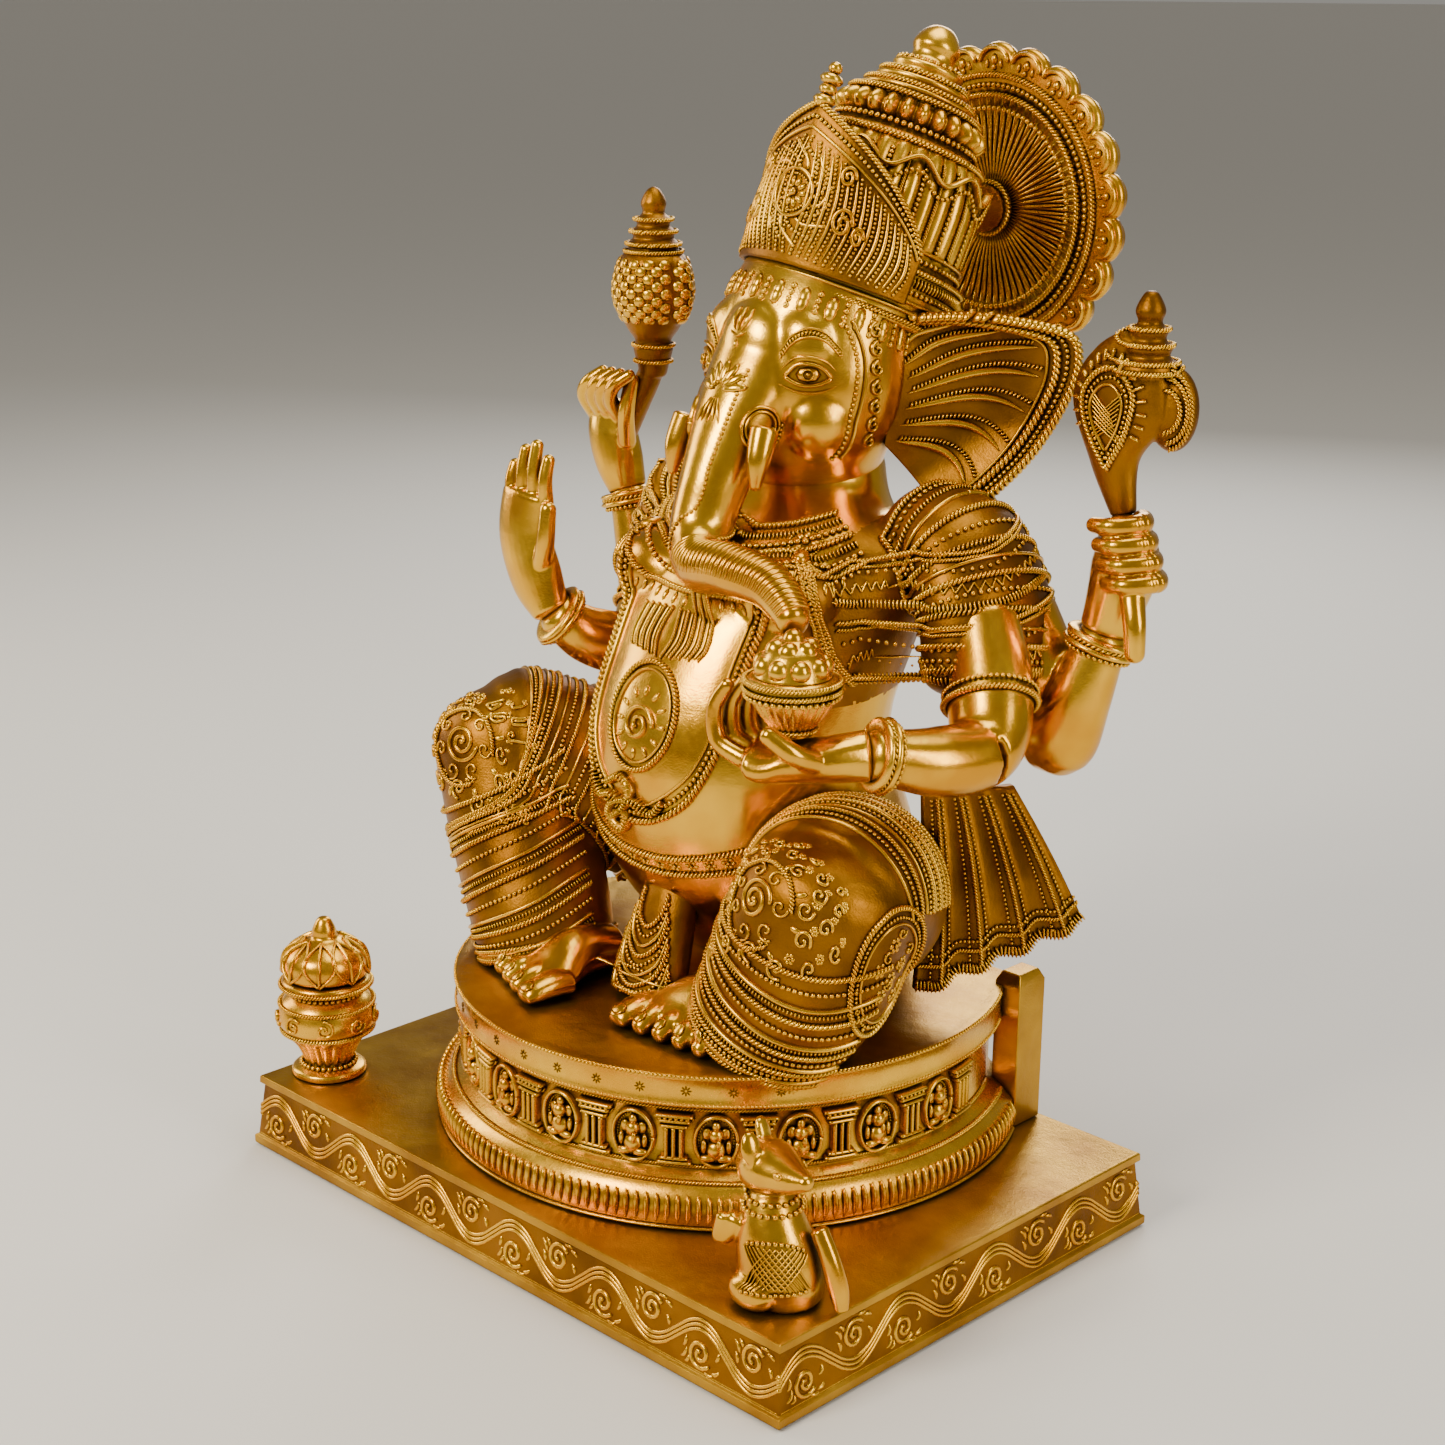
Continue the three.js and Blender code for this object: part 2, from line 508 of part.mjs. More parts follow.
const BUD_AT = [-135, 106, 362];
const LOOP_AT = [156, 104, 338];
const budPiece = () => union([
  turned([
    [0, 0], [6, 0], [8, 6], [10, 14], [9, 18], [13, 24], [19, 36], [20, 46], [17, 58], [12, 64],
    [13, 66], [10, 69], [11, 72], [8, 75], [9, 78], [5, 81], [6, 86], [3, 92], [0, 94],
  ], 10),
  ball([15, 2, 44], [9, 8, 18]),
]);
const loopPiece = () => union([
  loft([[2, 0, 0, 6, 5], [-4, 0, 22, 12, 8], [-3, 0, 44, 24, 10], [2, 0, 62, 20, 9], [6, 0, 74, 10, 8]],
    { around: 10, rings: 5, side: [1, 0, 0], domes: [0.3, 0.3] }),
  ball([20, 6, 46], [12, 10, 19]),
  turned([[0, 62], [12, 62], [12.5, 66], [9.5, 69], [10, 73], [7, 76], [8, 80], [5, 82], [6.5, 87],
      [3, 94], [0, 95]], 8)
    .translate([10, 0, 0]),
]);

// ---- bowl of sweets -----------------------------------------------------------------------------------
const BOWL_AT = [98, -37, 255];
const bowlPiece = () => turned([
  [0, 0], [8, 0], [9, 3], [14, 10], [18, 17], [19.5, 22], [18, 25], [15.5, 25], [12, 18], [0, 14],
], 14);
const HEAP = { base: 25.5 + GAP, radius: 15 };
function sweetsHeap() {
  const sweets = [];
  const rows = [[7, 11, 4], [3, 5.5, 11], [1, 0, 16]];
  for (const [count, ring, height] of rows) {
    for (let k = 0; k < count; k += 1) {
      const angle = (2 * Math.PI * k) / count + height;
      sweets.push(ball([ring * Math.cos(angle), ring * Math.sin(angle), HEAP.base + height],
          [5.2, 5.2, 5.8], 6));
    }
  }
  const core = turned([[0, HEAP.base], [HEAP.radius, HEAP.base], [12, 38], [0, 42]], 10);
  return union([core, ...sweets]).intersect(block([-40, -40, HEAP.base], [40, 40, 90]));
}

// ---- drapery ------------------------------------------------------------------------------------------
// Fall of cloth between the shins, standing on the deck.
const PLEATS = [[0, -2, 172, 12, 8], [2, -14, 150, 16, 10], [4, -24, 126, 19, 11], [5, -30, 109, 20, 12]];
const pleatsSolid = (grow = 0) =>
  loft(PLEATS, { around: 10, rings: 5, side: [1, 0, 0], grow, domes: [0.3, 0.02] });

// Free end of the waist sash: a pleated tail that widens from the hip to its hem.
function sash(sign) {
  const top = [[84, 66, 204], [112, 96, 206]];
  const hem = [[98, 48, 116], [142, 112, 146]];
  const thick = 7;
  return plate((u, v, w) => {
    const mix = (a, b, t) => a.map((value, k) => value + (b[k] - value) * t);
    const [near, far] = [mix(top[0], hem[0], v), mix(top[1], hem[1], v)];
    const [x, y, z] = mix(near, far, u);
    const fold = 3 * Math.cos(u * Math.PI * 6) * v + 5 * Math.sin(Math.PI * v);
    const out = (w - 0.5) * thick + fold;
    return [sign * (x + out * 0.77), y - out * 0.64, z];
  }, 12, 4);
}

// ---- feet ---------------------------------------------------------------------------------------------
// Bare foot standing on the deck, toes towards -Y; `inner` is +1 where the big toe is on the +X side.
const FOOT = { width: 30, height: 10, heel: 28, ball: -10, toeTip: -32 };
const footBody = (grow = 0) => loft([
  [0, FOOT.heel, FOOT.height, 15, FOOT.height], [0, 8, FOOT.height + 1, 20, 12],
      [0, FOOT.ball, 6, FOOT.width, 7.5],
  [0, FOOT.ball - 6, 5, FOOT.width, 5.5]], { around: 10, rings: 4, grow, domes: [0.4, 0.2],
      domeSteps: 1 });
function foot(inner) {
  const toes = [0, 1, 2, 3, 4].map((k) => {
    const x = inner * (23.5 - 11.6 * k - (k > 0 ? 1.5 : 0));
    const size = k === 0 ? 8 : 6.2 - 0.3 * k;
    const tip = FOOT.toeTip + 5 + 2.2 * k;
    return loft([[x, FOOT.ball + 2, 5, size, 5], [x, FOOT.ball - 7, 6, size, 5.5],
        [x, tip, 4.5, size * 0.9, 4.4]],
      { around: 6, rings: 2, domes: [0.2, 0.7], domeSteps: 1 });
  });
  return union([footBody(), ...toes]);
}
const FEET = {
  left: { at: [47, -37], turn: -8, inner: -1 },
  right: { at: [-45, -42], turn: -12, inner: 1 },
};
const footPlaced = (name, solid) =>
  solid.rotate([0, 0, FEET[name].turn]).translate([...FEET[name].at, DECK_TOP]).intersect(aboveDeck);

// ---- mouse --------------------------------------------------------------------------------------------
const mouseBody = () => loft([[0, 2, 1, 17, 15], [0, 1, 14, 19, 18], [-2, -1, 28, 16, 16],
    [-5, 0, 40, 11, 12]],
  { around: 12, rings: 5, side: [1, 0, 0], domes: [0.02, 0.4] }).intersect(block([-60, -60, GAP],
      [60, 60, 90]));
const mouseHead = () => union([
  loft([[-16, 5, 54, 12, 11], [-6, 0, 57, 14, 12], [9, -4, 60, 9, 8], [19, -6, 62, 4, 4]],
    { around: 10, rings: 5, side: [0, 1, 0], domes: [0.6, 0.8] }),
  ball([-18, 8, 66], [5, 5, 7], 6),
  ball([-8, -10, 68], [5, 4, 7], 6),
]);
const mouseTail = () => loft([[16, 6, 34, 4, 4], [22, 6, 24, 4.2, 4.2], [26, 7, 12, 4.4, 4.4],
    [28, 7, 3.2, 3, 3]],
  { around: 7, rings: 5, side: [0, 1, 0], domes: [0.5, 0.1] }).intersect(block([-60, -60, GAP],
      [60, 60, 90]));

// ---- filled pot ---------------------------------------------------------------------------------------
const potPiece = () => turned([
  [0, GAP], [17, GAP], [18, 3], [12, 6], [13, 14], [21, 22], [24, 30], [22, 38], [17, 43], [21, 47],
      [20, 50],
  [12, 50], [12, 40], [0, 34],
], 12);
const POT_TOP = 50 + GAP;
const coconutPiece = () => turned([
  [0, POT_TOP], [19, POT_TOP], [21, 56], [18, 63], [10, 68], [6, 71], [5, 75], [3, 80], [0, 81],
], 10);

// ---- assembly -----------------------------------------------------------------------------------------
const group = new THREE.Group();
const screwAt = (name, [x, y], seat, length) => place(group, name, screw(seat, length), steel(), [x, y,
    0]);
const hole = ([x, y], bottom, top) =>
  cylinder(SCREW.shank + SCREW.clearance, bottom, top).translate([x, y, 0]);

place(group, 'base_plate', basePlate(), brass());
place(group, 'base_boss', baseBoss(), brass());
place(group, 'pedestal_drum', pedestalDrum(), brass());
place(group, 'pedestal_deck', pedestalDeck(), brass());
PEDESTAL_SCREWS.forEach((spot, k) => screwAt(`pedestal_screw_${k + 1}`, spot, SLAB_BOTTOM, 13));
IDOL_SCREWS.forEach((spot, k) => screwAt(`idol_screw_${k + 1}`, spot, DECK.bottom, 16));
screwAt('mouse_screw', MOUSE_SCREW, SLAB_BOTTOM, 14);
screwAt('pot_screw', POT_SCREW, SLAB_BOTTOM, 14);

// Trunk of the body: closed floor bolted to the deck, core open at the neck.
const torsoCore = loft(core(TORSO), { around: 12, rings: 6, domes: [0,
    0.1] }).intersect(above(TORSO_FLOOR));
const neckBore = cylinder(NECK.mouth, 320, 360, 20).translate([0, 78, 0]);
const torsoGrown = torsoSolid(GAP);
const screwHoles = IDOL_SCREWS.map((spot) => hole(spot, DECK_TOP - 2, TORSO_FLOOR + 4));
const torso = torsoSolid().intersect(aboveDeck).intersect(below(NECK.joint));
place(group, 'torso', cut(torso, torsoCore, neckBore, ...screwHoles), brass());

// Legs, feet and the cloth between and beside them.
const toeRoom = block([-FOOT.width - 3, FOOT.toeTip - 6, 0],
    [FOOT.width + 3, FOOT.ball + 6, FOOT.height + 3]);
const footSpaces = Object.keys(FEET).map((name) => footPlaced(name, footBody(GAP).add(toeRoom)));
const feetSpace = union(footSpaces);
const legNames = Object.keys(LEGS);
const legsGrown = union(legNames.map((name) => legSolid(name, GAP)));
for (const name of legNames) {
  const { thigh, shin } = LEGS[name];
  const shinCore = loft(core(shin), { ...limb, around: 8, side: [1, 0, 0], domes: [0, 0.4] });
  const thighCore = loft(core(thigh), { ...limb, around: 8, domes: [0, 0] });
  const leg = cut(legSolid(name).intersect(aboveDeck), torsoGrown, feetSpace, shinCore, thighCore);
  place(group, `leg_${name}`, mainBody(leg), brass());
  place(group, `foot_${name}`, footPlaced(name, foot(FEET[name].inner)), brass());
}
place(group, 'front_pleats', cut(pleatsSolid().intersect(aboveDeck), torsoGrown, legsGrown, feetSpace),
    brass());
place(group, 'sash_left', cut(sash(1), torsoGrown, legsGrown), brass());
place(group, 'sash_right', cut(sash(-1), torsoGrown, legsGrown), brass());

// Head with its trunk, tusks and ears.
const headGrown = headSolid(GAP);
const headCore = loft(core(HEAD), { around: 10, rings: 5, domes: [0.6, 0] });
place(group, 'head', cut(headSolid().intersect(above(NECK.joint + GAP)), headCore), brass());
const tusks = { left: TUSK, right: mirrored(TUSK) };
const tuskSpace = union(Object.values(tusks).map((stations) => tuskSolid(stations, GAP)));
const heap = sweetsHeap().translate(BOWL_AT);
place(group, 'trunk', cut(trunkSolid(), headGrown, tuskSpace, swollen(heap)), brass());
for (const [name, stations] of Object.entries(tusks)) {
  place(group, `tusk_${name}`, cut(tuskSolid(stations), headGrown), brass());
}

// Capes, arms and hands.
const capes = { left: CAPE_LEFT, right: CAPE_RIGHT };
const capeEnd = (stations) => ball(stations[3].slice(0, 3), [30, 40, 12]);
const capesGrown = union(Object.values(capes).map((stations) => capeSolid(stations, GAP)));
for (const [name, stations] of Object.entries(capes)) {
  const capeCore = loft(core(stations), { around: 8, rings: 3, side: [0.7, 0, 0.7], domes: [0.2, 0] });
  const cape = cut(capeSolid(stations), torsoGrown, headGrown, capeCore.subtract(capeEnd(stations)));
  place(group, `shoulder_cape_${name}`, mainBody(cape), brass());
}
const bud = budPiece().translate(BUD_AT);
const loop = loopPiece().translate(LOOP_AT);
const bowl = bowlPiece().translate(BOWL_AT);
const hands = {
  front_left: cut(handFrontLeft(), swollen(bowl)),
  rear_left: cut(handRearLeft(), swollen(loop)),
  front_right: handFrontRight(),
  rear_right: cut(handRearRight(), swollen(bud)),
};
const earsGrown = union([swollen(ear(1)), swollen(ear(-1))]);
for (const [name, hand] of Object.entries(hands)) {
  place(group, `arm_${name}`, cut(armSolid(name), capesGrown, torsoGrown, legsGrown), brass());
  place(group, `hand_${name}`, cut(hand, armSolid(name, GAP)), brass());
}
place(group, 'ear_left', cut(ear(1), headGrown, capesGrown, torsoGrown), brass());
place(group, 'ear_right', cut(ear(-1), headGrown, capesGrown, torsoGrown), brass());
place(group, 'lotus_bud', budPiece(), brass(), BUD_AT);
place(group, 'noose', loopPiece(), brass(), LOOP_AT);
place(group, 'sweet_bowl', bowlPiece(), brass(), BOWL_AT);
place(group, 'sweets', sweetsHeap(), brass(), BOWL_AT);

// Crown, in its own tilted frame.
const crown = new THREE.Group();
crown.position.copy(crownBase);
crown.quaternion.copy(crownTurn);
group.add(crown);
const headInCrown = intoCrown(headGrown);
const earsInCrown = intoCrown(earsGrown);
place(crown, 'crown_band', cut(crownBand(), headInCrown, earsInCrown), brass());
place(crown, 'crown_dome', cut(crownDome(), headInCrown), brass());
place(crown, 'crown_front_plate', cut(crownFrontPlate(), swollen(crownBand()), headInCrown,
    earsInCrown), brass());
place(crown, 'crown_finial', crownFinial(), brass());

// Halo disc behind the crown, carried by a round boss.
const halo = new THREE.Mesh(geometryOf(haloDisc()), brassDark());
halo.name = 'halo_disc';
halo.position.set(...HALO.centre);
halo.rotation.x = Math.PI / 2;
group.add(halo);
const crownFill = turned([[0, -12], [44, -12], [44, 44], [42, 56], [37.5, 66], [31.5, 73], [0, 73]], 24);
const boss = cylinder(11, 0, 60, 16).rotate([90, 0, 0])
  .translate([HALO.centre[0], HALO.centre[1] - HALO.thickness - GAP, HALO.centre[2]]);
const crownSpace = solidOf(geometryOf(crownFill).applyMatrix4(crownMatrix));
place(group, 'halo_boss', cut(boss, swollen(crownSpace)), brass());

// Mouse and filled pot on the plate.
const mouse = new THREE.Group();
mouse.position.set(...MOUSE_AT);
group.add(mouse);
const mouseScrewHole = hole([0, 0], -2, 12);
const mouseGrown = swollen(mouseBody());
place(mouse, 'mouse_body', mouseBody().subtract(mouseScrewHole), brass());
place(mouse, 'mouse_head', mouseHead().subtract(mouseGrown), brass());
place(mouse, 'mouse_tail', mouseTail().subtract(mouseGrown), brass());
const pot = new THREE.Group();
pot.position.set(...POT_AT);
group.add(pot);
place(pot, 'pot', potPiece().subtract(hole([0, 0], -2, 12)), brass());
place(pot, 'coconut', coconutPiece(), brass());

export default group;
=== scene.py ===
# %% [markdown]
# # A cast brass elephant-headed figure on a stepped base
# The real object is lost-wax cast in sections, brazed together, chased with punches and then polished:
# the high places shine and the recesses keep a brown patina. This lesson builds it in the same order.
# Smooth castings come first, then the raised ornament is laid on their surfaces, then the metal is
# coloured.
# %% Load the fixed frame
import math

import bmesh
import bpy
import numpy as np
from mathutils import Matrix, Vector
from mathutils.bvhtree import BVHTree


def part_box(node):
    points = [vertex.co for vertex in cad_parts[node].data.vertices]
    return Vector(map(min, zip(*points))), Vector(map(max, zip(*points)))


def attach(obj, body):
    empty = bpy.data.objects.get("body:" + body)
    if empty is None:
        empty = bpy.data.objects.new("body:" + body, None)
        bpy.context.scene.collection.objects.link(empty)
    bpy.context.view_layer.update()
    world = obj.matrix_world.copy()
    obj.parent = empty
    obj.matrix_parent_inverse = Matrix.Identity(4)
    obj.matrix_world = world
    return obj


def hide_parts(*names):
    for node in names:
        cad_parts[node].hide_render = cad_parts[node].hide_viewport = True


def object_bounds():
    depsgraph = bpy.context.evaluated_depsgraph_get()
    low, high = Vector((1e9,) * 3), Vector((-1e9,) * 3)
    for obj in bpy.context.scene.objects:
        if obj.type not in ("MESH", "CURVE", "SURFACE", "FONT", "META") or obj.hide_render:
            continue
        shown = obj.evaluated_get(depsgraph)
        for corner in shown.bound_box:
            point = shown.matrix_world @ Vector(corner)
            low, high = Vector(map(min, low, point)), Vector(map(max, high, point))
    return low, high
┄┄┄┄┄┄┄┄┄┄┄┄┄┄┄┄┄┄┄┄
• GIVEN TASK:
Repeat word for word every line from the one that holds "point = shown.matrix_world" to the end. Both ends count.

• SOLUTION TO THIS EXERCISE:
            point = shown.matrix_world @ Vector(corner)
            low, high = Vector(map(min, low, point)), Vector(map(max, high, point))
    return low, high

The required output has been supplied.